Others have been less successful. A common obstacle is data silos, which reflect firm-internal boundaries. Reluctant to relinquish power departments loath to share data, preventing the development of a cohesive strategy. To overcome digital division, some companies have made organisational changes. A growing number have appointed senior personnel to the role of CIO to facilitate multidisciplinary efforts. Yet changes at the top are limited if the rest of the company is not ready. Data literacy is another common obstacle to corporate data projects. Changing this does not require every employee to become a data scientist, only that they have a basic grasp of what data analytic tools and methods are appropriate while thinking critically about the results yielded by data analysis.

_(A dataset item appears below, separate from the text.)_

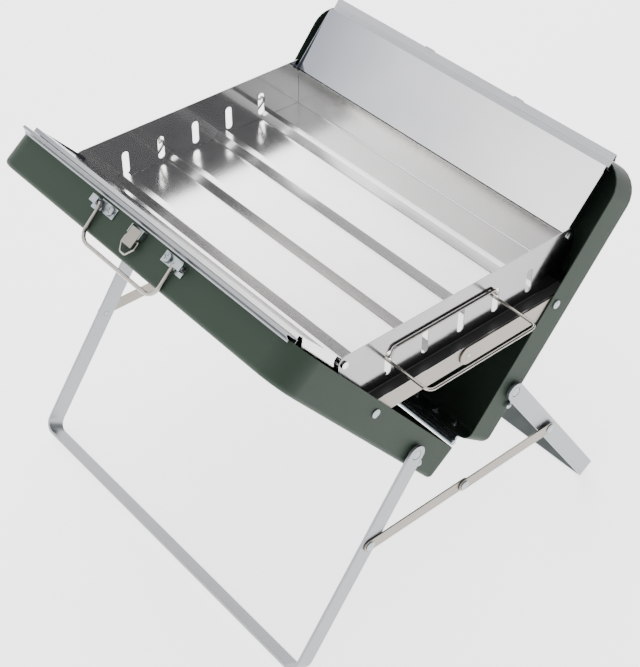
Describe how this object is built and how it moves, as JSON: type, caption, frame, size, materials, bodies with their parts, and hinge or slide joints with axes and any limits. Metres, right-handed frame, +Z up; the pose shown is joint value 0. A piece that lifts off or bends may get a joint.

As the technology market research firm Forrester put it, “Businesses are drowning in data but starving for insights.”
Conclusion
The shift from atoms to bits will usher in new markets, infrastructure, and business paradigms. Although many details have yet to be ironed out, one trend is clear. This is the skew in outcomes due to what is known as ‘network effects,’ where successful platforms beget further success in a virtuous cycle. A firm that can leverage data will make better use of Artificial Intelligence, which, in turn, will generate yet more data. The only question that remains is: What side of the digital divide will you find yourself?